Stated exercise: Your task is to output the entries below word for word.

Data entries:
+---+
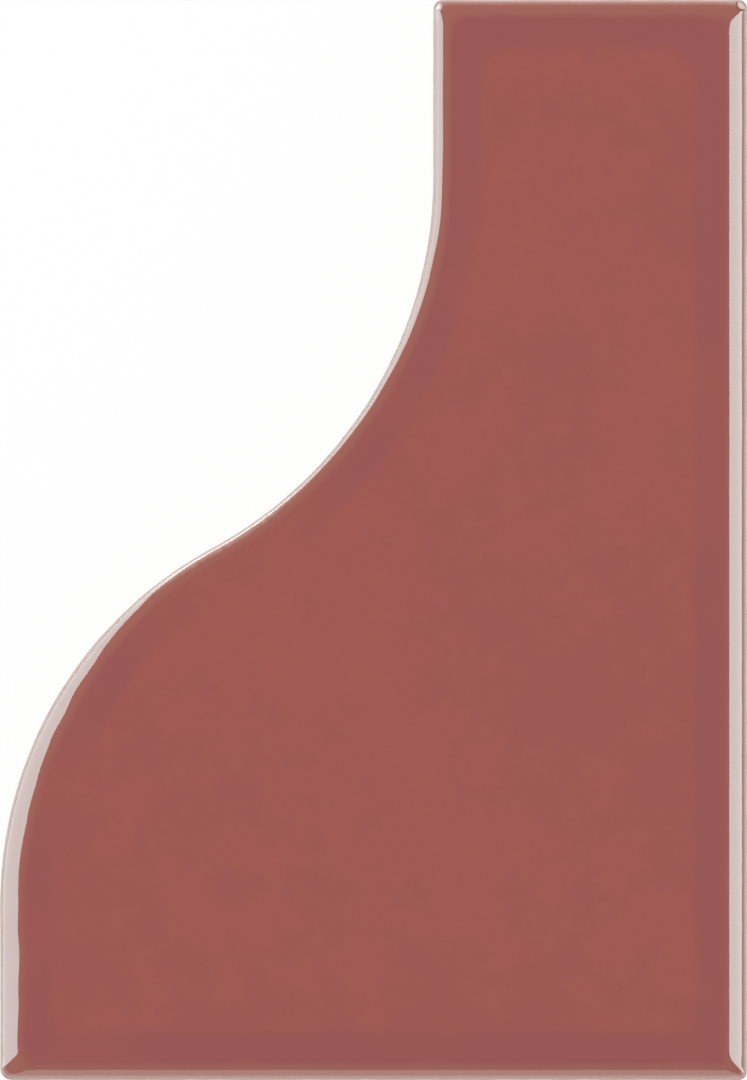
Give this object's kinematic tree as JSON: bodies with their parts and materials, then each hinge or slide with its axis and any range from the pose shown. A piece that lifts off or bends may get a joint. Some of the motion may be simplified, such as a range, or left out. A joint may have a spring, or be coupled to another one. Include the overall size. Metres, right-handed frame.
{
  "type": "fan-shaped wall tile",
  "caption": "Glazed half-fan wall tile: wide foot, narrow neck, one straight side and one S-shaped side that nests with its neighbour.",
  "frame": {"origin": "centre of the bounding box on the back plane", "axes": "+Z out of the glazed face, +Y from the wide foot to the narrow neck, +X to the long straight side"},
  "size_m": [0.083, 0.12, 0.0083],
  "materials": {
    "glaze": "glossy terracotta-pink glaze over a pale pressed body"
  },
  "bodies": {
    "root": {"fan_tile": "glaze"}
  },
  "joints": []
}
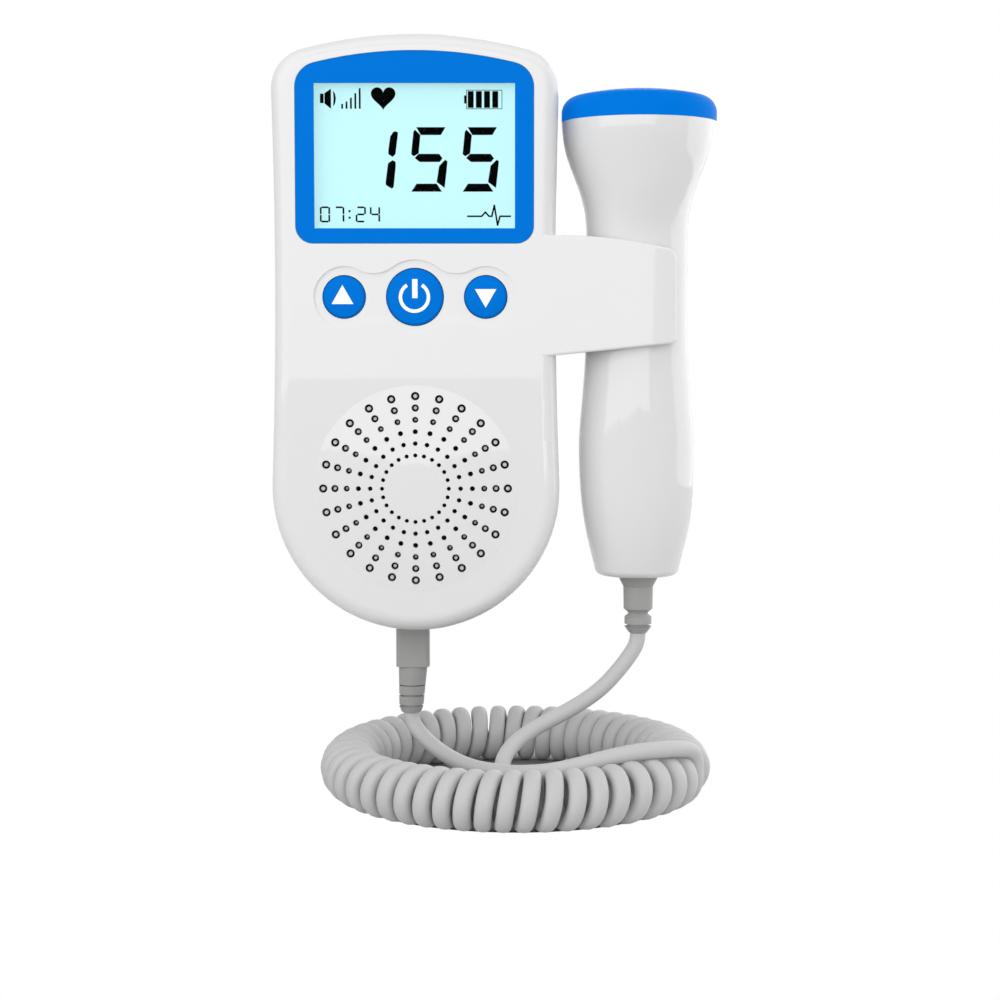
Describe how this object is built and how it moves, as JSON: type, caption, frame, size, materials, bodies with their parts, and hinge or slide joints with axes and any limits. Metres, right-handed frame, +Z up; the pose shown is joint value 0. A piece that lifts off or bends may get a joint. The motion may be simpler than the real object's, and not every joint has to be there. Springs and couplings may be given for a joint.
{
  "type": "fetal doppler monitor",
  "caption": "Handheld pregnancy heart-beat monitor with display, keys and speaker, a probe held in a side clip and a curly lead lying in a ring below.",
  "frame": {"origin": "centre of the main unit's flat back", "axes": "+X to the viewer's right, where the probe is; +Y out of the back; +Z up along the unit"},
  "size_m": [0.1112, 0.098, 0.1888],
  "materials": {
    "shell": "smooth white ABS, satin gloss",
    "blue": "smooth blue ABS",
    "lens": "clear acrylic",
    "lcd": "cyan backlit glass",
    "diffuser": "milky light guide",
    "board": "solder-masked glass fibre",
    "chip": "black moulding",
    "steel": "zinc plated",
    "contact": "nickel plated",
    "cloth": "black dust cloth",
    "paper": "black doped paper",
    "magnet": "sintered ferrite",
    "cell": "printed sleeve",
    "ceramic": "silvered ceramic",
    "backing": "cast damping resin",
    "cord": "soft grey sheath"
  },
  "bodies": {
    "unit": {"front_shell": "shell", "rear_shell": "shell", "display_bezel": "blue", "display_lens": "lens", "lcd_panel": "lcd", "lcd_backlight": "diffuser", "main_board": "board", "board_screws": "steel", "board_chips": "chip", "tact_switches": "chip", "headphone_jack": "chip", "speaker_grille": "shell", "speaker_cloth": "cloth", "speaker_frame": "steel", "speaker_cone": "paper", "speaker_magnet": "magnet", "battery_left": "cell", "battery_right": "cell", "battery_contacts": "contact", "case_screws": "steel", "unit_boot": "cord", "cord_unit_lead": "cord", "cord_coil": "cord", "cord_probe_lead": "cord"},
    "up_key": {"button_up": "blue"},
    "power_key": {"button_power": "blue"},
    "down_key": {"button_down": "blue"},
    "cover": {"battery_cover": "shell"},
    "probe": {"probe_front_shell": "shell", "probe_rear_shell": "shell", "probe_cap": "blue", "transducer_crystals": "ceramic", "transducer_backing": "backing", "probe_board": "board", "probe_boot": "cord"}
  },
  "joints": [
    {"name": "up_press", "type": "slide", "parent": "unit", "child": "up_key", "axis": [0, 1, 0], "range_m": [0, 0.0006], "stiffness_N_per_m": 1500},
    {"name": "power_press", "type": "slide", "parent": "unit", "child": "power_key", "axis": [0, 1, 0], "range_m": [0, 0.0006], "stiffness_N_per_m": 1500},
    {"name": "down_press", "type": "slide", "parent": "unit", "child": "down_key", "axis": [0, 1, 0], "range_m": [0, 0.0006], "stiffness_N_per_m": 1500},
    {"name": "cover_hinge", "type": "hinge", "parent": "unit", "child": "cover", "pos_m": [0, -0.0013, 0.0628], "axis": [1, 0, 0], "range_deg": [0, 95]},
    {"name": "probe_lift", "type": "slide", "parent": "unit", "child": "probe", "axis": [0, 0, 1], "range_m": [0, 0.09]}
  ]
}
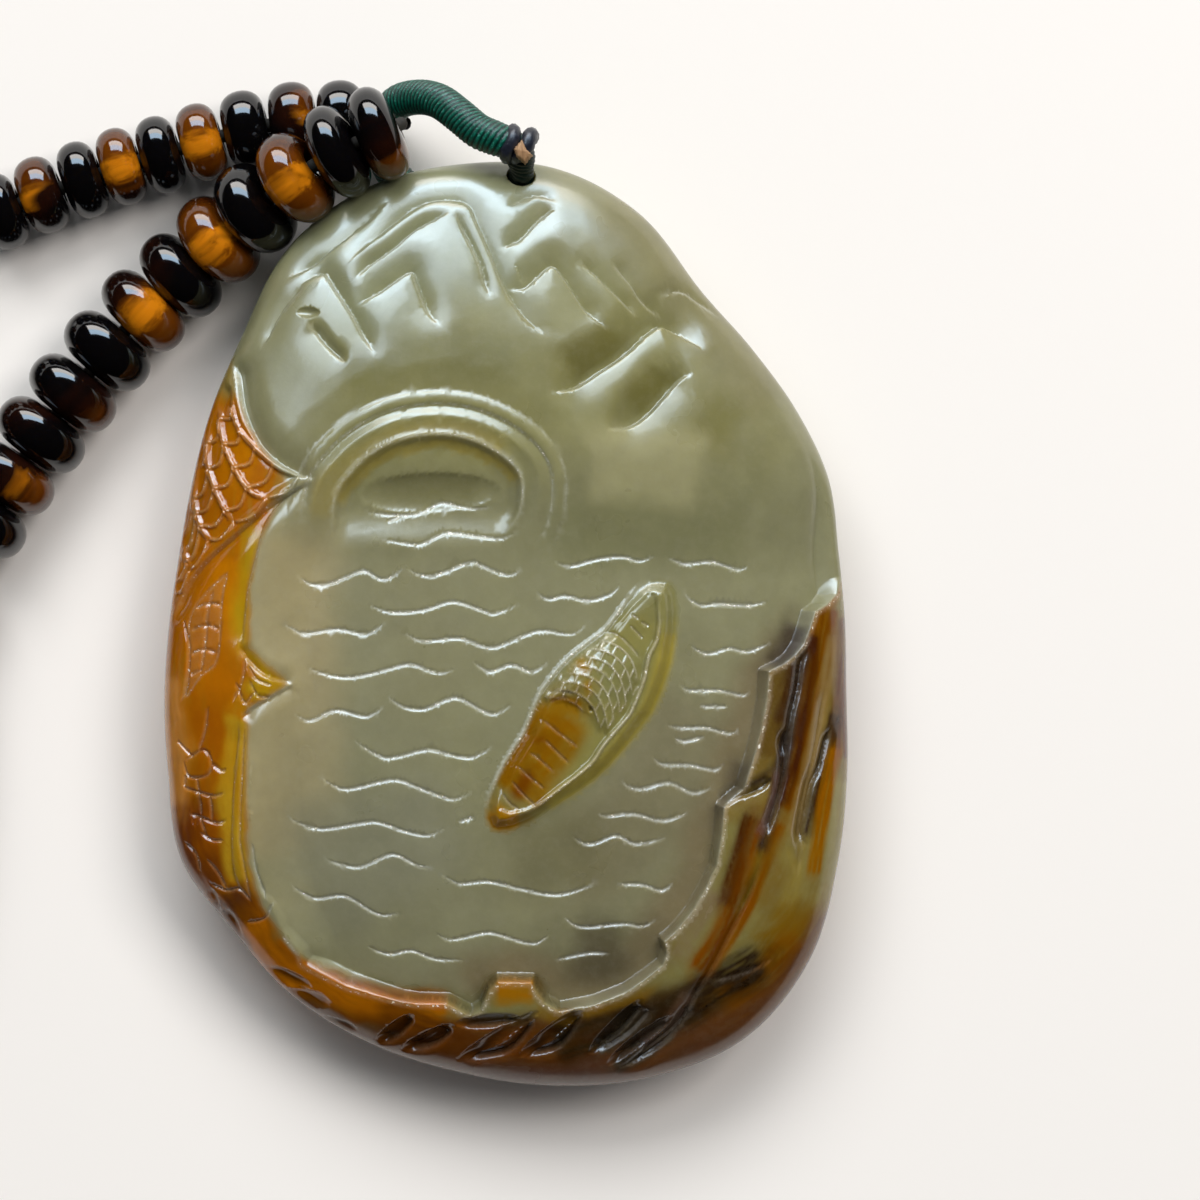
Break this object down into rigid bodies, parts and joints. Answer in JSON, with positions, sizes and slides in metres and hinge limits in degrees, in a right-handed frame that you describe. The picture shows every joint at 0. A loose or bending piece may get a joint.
+---+
Expected answer:
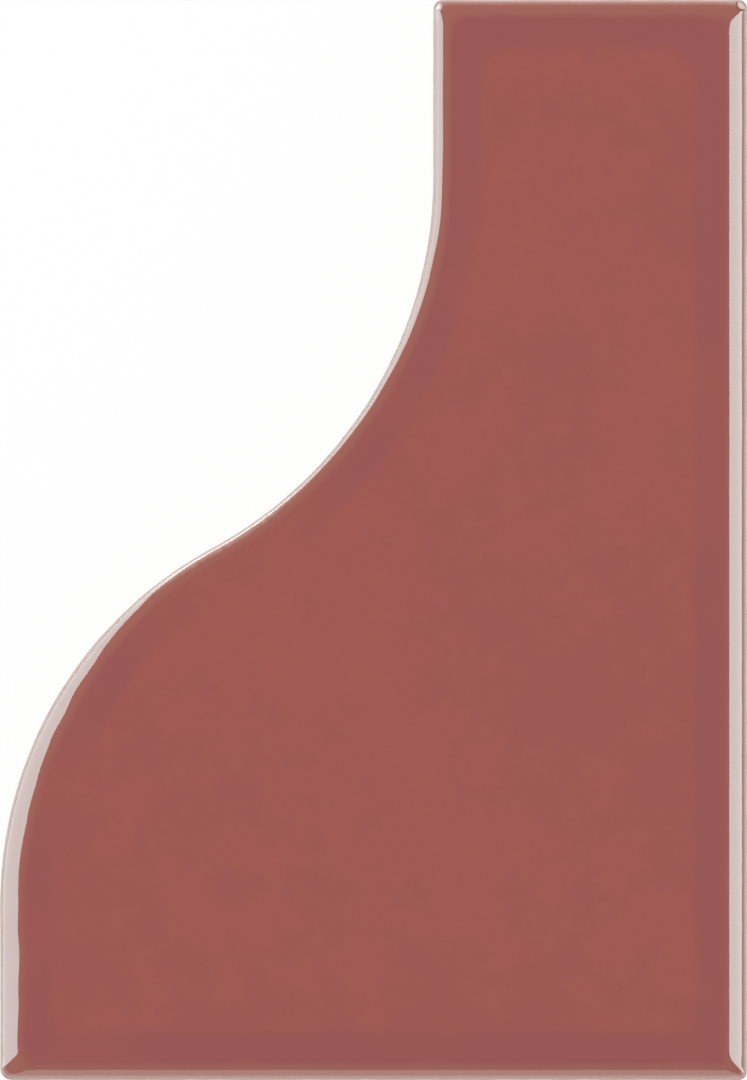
Give this object's kinematic tree as JSON: bodies with their parts and materials, then each hinge or slide with its axis and any range from the pose shown. A piece that lifts off or bends may get a joint. Some of the motion may be simplified, such as a range, or left out. A joint may have a spring, or be coupled to another one. Include the overall size. Metres, right-handed frame.
{
  "type": "fan-shaped wall tile",
  "caption": "Glazed half-fan wall tile: wide foot, narrow neck, one straight side and one S-shaped side that nests with its neighbour.",
  "frame": {"origin": "centre of the bounding box on the back plane", "axes": "+Z out of the glazed face, +Y from the wide foot to the narrow neck, +X to the long straight side"},
  "size_m": [0.083, 0.12, 0.0083],
  "materials": {
    "glaze": "glossy terracotta-pink glaze over a pale pressed body"
  },
  "bodies": {
    "root": {"fan_tile": "glaze"}
  },
  "joints": []
}
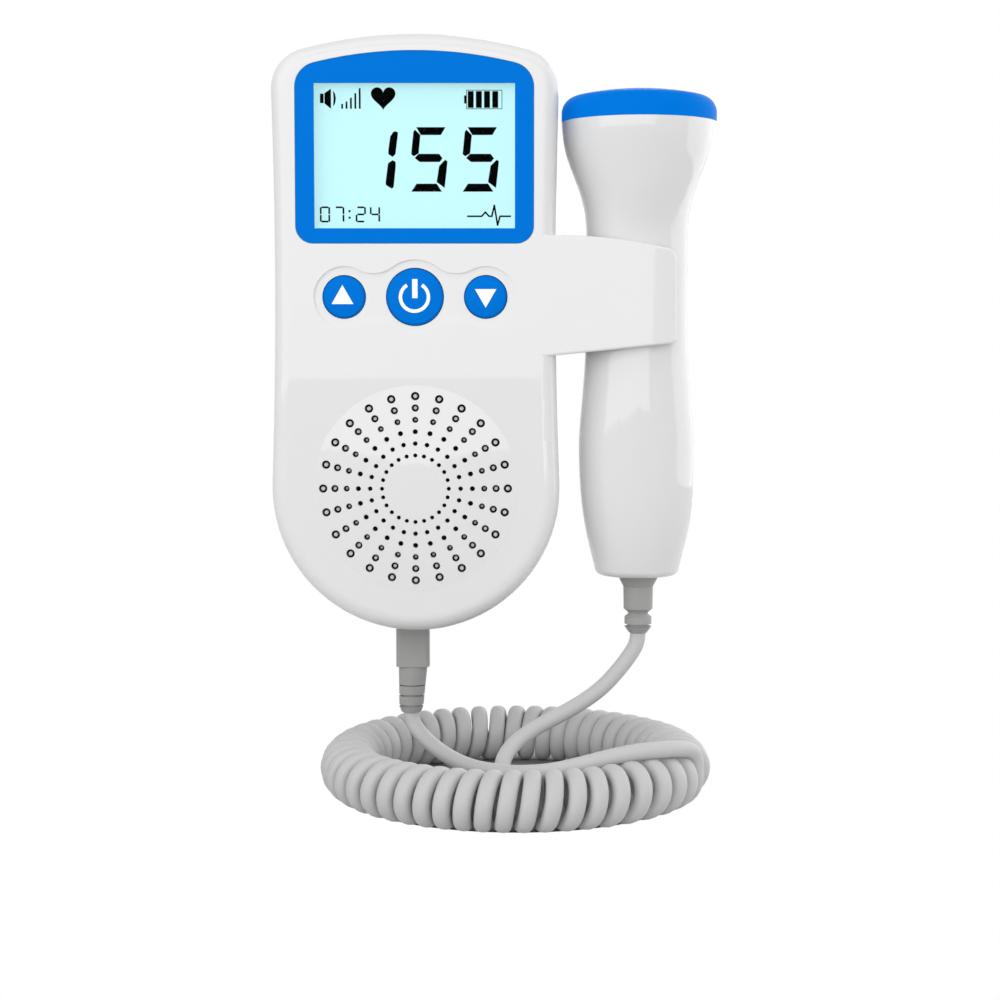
Describe how this object is built and how it moves, as JSON: type, caption, frame, size, materials, bodies with their parts, and hinge or slide joints with axes and any limits. Metres, right-handed frame, +Z up; the pose shown is joint value 0. A piece that lifts off or bends may get a joint. The motion may be simpler than the real object's, and not every joint has to be there. Springs and couplings may be given for a joint.
{
  "type": "fetal doppler monitor",
  "caption": "Handheld pregnancy heart-beat monitor with display, keys and speaker, a probe held in a side clip and a curly lead lying in a ring below.",
  "frame": {"origin": "centre of the main unit's flat back", "axes": "+X to the viewer's right, where the probe is; +Y out of the back; +Z up along the unit"},
  "size_m": [0.1112, 0.098, 0.1888],
  "materials": {
    "shell": "smooth white ABS, satin gloss",
    "blue": "smooth blue ABS",
    "lens": "clear acrylic",
    "lcd": "cyan backlit glass",
    "diffuser": "milky light guide",
    "board": "solder-masked glass fibre",
    "chip": "black moulding",
    "steel": "zinc plated",
    "contact": "nickel plated",
    "cloth": "black dust cloth",
    "paper": "black doped paper",
    "magnet": "sintered ferrite",
    "cell": "printed sleeve",
    "ceramic": "silvered ceramic",
    "backing": "cast damping resin",
    "cord": "soft grey sheath"
  },
  "bodies": {
    "unit": {"front_shell": "shell", "rear_shell": "shell", "display_bezel": "blue", "display_lens": "lens", "lcd_panel": "lcd", "lcd_backlight": "diffuser", "main_board": "board", "board_screws": "steel", "board_chips": "chip", "tact_switches": "chip", "headphone_jack": "chip", "speaker_grille": "shell", "speaker_cloth": "cloth", "speaker_frame": "steel", "speaker_cone": "paper", "speaker_magnet": "magnet", "battery_left": "cell", "battery_right": "cell", "battery_contacts": "contact", "case_screws": "steel", "unit_boot": "cord", "cord_unit_lead": "cord", "cord_coil": "cord", "cord_probe_lead": "cord"},
    "up_key": {"button_up": "blue"},
    "power_key": {"button_power": "blue"},
    "down_key": {"button_down": "blue"},
    "cover": {"battery_cover": "shell"},
    "probe": {"probe_front_shell": "shell", "probe_rear_shell": "shell", "probe_cap": "blue", "transducer_crystals": "ceramic", "transducer_backing": "backing", "probe_board": "board", "probe_boot": "cord"}
  },
  "joints": [
    {"name": "up_press", "type": "slide", "parent": "unit", "child": "up_key", "axis": [0, 1, 0], "range_m": [0, 0.0006], "stiffness_N_per_m": 1500},
    {"name": "power_press", "type": "slide", "parent": "unit", "child": "power_key", "axis": [0, 1, 0], "range_m": [0, 0.0006], "stiffness_N_per_m": 1500},
    {"name": "down_press", "type": "slide", "parent": "unit", "child": "down_key", "axis": [0, 1, 0], "range_m": [0, 0.0006], "stiffness_N_per_m": 1500},
    {"name": "cover_hinge", "type": "hinge", "parent": "unit", "child": "cover", "pos_m": [0, -0.0013, 0.0628], "axis": [1, 0, 0], "range_deg": [0, 95]},
    {"name": "probe_lift", "type": "slide", "parent": "unit", "child": "probe", "axis": [0, 0, 1], "range_m": [0, 0.09]}
  ]
}
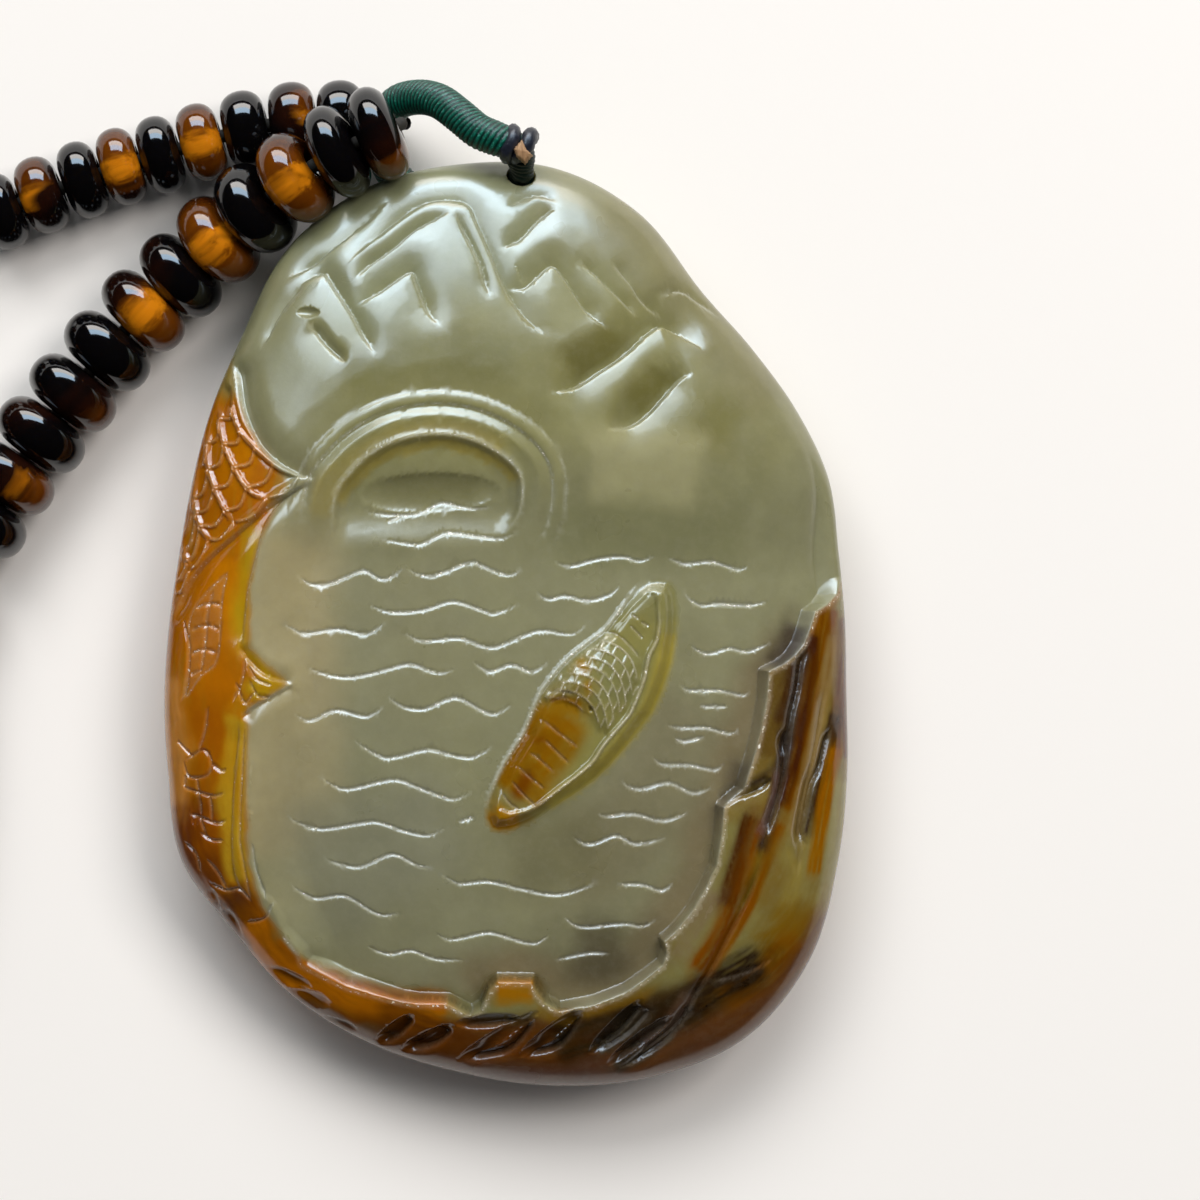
Break this object down into rigid bodies, parts and joints. Answer in JSON, with positions, sizes and slides in metres and hinge limits in degrees, in a right-handed frame that you describe. The picture shows every joint at 0. A loose or bending piece may get a joint.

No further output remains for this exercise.